The valuables dispensed by government take many forms, but they all share one characteristic. They are steadily taking the place of traditional forms of wealth — forms which are held as private property. Social insurance substitutes for savings; a government contract replaces a businessman's customers and goodwill. The wealth of more and more Americans depends upon a relationship to government. Increasingly, Americans live on government largess — allocated by government on its own terms, and held by recipients subject to conditions which express "the public interest."
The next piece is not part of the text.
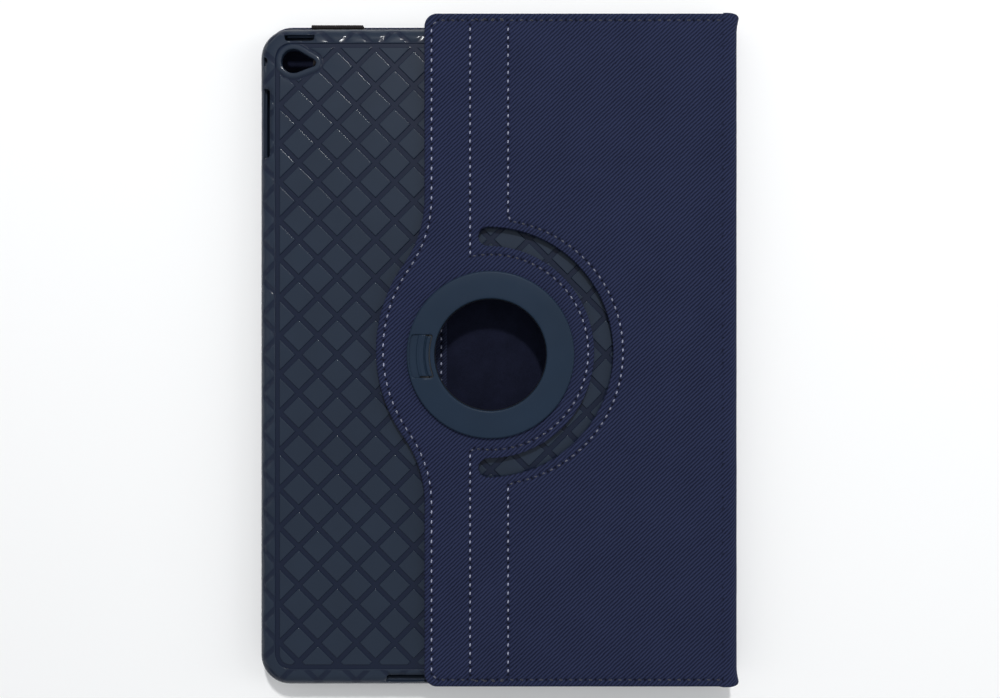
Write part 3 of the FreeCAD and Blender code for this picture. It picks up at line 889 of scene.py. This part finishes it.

The New Property, 73 Yale L.J. 733, 733 (1964).5
Professor Reich defined the main features of this emerging system of government largess, which he termed a "new feudalism," as follows:6
(1) Increasingly we turn over wealth and rights to government, which reallocates and redistributes them in the many forms of largess; (2) there is a merging of public and private, in which lines of private ownership are blurred; (3) the administration of the system has given rise to special laws and special tribunals, outside the ordinary structure of government; (4) the right to possess and use government largess is bound up with the recipient's legal status; status is both the basis for receiving largess and a consequence of receiving it; hence the new wealth is not readily transferable; (5) individuals hold the wealth conditionally rather than absolutely; the conditions are usually obligations owed to the government or to the public, and may include the obligation of loyalty to the government; the obligations may be changed or increased at the will of the state; (6) for breach of condition the wealth may be forfeited or escheated back to the government; (7) the sovereign power is shared with large private interests; (8) the object of the whole system is to enforce "the public interest" — the interest of the state or society or the lord paramount by means of the distribution and use of wealth in such a way as to create and maintain dependence. . . .
Id. at 770.8
To protect individuals from an "all-pervasive system of regulation and control," Professor Reich urged that "those forms of largess which are closely linked to status . . . be deemed to be held as of right." Only in this way, he argued, would it be possible to create "a zone of privacy for each individual beyond which neither government nor private power can push. . . ." (Id. at 785.) In a memorable conclusion, he declared, "[j]ust as the Homestead Act was a deliberate effort to foster individual values at an earlier time, so we must try to build an economic basis for liberty today — a Homestead Act for rootless twentieth century man. We must create a new property." Id. at 787.9
Does the expansive use of the third party beneficiary idea, in cases like Holbrook, belong to the general movement that Professor Reich describes? To what extent has the idea retained its contractual character in the process of its expansion?10
3. Social contract theorists seek to explain the obligations of citizenship in contractual terms. Not all of them, however, view the relation between citizen and state as itself a contractual one. Hobbes, for example, vigorously denied this could ever be the case. According to Hobbes, the covenant that establishes the commonwealth is one made by each citizen with each other; the sovereign himself is not a party to the contract but is merely the agreed-upon agent or bystander to whom each of the citizens promises to relinquish his private right of self-protection (together, presumably, with whatever instruments of violence he happens to possess). The sovereign is, in other words, a third party beneficiary of the contract the citizens make with one another. One rather disturbing consequence of this view which Hobbes did not flinch to draw — is that the sovereign, being a contract beneficiary, may enforce the contractual obligations of the citizens, but, since he is a non-party, owes them no such duties in return:11
Because the Right of bearing the Person of them all, is given to him they make Soveraigne, by Covenant only of one to another, and not of him to any of them; there can happen no breach of covenant on the part of the soveraigne; and consequently none of his subjects, by any pretense of forfeiture, can be freed from his subjection.
Leviathan, ch. 18 (M. Oakeshott ed. 1946).